Entries taken from a collection:
════

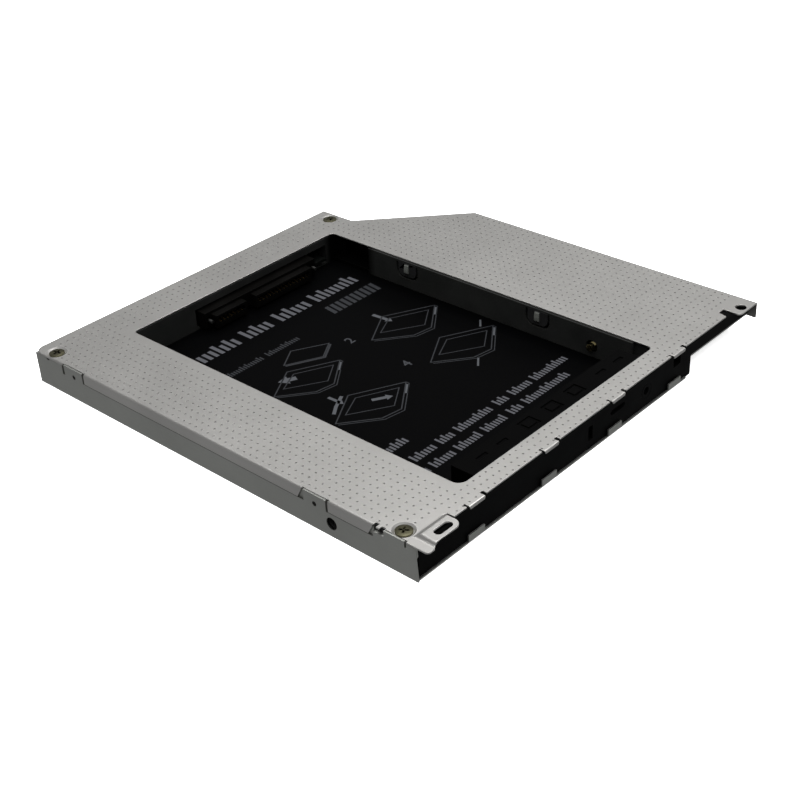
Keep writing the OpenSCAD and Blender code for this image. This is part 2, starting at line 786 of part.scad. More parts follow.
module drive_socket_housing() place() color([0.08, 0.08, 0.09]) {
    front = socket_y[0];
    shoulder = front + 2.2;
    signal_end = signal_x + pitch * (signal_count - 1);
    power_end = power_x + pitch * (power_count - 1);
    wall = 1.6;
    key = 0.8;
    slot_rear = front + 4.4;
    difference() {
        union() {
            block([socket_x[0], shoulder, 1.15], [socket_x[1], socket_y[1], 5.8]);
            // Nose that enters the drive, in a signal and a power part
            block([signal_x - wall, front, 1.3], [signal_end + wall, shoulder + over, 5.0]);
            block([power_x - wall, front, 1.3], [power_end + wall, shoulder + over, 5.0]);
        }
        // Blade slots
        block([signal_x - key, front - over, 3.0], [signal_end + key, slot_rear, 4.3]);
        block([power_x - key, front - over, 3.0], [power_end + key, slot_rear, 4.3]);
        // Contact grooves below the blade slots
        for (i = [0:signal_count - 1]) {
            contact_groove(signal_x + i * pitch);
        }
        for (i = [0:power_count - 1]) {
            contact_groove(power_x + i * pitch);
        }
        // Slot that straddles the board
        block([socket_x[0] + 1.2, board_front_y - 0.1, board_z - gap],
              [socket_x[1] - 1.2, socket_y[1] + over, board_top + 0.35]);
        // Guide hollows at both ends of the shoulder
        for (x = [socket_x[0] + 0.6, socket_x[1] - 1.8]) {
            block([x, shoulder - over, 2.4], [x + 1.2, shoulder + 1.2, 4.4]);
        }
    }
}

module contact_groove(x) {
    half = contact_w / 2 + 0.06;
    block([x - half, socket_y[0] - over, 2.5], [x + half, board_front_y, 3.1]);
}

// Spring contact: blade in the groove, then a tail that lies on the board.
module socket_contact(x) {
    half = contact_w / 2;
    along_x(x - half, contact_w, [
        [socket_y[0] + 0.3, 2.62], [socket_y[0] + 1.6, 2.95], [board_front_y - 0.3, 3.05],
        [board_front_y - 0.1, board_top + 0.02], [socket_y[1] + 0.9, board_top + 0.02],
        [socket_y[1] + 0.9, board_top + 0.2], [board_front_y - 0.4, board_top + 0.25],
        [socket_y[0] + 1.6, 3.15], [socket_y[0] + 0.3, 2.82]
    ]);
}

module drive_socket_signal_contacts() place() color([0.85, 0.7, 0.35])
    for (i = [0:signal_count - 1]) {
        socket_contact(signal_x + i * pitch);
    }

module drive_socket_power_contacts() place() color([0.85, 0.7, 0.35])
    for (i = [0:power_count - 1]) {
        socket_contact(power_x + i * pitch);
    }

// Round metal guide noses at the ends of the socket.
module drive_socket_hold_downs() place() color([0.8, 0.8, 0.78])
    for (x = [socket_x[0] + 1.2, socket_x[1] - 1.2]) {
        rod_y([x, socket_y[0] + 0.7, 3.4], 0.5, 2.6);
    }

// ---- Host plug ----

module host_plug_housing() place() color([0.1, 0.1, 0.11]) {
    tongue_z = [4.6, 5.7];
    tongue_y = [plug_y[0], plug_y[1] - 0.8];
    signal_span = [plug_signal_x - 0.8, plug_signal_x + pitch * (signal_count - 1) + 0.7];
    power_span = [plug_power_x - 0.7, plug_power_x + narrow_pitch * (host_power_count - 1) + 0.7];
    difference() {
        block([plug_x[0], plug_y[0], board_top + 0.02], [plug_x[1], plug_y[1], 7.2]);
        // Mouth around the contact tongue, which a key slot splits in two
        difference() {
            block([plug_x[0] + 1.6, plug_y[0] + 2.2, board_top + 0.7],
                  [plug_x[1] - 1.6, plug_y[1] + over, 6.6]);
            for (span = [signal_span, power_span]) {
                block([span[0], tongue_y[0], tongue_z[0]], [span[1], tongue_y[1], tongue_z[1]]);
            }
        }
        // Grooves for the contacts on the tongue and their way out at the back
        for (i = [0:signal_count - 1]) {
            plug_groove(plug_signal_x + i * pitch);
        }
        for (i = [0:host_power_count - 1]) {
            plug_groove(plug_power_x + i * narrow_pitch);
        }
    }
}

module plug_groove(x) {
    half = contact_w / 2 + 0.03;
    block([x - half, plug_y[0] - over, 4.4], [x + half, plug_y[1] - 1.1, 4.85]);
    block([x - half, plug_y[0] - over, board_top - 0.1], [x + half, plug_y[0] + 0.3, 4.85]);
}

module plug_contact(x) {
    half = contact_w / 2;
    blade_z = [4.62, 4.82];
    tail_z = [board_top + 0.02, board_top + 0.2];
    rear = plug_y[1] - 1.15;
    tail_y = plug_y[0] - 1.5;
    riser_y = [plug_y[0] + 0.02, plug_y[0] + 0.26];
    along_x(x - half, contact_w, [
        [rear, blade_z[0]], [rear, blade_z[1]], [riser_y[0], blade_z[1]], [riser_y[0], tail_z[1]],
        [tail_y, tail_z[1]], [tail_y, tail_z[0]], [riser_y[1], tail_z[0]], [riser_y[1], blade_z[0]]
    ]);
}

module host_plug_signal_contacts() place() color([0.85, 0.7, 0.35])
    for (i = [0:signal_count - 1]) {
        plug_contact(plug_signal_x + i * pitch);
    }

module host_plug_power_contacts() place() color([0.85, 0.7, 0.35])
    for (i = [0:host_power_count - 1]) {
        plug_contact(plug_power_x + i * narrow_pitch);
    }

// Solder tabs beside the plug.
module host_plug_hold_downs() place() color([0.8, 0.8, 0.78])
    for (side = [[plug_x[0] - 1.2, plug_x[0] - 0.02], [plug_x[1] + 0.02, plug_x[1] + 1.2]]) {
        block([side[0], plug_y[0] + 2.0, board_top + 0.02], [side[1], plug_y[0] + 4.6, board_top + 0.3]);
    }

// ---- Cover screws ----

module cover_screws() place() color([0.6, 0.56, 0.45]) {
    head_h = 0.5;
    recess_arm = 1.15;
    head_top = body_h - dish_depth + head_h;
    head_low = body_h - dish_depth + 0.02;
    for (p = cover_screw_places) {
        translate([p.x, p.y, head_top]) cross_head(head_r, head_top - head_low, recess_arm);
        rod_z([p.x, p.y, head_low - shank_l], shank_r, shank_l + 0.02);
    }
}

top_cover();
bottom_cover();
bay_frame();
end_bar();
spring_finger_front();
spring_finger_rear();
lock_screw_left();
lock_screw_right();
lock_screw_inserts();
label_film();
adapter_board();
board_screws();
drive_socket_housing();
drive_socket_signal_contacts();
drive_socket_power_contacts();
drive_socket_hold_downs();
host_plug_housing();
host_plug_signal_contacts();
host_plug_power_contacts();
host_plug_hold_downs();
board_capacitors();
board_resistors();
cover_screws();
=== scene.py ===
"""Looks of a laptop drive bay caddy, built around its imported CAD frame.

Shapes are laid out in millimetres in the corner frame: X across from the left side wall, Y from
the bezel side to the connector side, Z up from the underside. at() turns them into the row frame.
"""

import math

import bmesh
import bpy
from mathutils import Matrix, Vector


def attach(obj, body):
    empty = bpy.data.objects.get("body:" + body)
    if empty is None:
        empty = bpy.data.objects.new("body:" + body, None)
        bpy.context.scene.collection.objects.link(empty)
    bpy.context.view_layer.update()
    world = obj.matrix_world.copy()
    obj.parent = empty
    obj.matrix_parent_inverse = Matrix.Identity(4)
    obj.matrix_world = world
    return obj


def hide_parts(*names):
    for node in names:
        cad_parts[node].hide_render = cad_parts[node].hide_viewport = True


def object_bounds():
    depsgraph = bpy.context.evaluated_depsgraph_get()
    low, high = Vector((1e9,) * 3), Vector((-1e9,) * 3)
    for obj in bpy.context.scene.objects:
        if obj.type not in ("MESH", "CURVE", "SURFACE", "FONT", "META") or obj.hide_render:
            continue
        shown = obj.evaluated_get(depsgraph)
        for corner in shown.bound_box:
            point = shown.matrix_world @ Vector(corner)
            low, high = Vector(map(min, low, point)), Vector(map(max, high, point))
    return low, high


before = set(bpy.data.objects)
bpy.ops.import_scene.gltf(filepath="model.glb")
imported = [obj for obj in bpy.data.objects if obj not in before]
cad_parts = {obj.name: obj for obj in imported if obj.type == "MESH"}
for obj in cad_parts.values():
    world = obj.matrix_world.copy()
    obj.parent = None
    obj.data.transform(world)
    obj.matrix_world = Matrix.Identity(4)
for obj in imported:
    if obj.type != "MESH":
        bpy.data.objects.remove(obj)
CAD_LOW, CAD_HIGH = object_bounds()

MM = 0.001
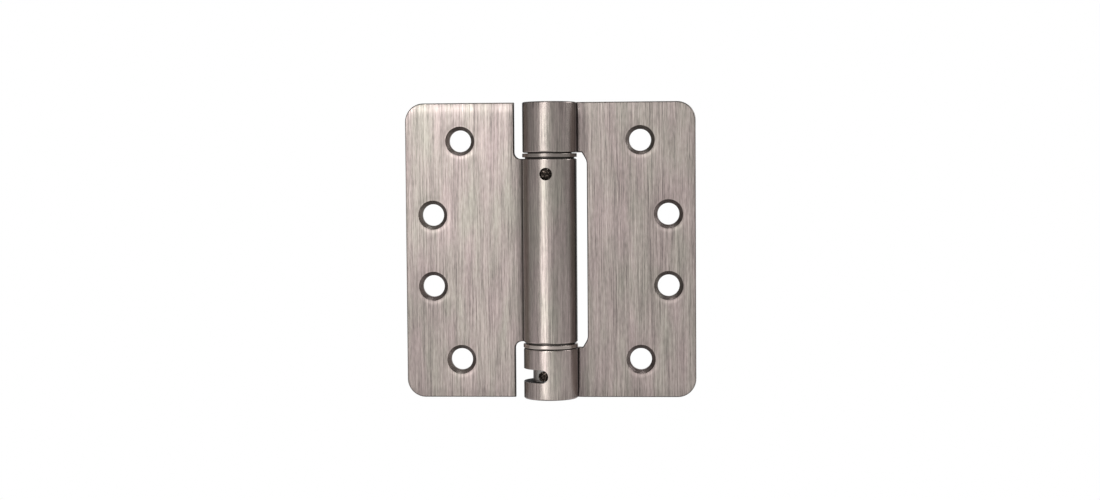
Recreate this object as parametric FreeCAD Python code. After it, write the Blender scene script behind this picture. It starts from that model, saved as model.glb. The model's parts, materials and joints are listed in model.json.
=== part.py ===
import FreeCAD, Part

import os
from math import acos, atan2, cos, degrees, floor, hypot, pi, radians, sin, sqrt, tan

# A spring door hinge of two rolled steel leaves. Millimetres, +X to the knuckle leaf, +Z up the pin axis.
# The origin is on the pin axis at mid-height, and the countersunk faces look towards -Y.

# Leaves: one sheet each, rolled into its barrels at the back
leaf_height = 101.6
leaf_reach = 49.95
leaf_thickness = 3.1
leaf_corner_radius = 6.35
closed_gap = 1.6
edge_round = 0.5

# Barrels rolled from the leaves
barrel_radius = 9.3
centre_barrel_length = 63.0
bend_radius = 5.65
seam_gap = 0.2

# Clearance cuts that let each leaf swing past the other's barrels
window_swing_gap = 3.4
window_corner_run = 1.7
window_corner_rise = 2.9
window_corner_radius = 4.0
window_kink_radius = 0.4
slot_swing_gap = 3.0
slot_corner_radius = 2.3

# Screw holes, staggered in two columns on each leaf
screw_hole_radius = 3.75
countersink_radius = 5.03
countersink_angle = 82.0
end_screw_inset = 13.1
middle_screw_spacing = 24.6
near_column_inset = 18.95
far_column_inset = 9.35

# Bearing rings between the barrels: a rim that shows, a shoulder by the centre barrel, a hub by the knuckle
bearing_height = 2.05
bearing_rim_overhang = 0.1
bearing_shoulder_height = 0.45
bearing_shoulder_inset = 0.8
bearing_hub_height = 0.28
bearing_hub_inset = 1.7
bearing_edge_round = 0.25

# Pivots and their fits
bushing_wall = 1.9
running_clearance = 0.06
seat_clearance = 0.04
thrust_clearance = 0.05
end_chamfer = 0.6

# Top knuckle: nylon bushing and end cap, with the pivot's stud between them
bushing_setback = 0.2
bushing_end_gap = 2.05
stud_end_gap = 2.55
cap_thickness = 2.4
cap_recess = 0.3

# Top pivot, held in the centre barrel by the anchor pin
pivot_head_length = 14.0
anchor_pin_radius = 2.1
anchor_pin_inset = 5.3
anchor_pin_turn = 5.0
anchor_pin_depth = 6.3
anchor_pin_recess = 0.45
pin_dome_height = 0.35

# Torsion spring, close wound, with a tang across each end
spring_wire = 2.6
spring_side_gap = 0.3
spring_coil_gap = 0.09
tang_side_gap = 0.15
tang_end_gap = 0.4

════

Give back exactly the lines running from the line that contains "bpy.data.objects.remove(obj)" through the line that contains "end_chamfer = 0.6", and nothing outside them.

        bpy.data.objects.remove(obj)
CAD_LOW, CAD_HIGH = object_bounds()

MM = 0.001
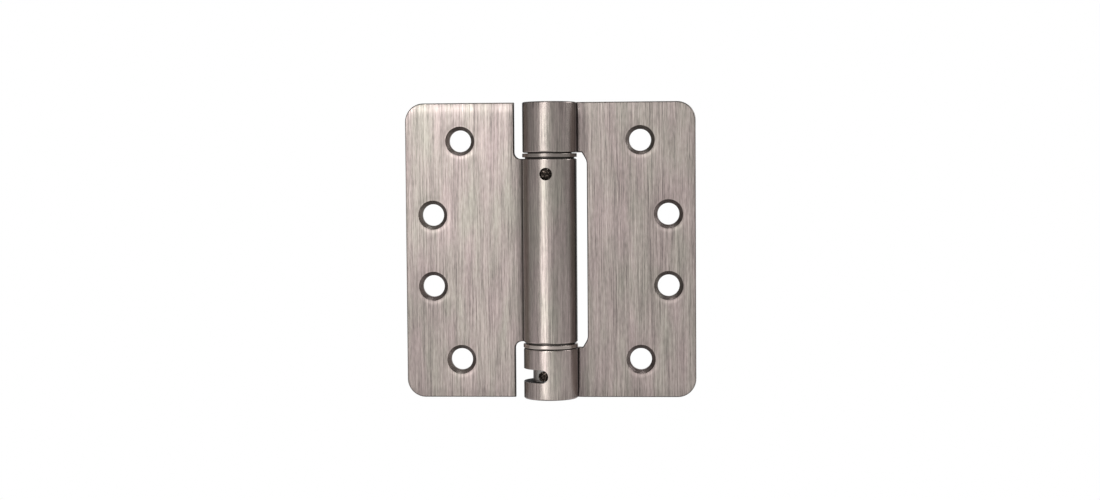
Recreate this object as parametric FreeCAD Python code. After it, write the Blender scene script behind this picture. It starts from that model, saved as model.glb. The model's parts, materials and joints are listed in model.json.
=== part.py ===
import FreeCAD, Part

import os
from math import acos, atan2, cos, degrees, floor, hypot, pi, radians, sin, sqrt, tan

# A spring door hinge of two rolled steel leaves. Millimetres, +X to the knuckle leaf, +Z up the pin axis.
# The origin is on the pin axis at mid-height, and the countersunk faces look towards -Y.

# Leaves: one sheet each, rolled into its barrels at the back
leaf_height = 101.6
leaf_reach = 49.95
leaf_thickness = 3.1
leaf_corner_radius = 6.35
closed_gap = 1.6
edge_round = 0.5

# Barrels rolled from the leaves
barrel_radius = 9.3
centre_barrel_length = 63.0
bend_radius = 5.65
seam_gap = 0.2

# Clearance cuts that let each leaf swing past the other's barrels
window_swing_gap = 3.4
window_corner_run = 1.7
window_corner_rise = 2.9
window_corner_radius = 4.0
window_kink_radius = 0.4
slot_swing_gap = 3.0
slot_corner_radius = 2.3

# Screw holes, staggered in two columns on each leaf
screw_hole_radius = 3.75
countersink_radius = 5.03
countersink_angle = 82.0
end_screw_inset = 13.1
middle_screw_spacing = 24.6
near_column_inset = 18.95
far_column_inset = 9.35

# Bearing rings between the barrels: a rim that shows, a shoulder by the centre barrel, a hub by the knuckle
bearing_height = 2.05
bearing_rim_overhang = 0.1
bearing_shoulder_height = 0.45
bearing_shoulder_inset = 0.8
bearing_hub_height = 0.28
bearing_hub_inset = 1.7
bearing_edge_round = 0.25

# Pivots and their fits
bushing_wall = 1.9
running_clearance = 0.06
seat_clearance = 0.04
thrust_clearance = 0.05
end_chamfer = 0.6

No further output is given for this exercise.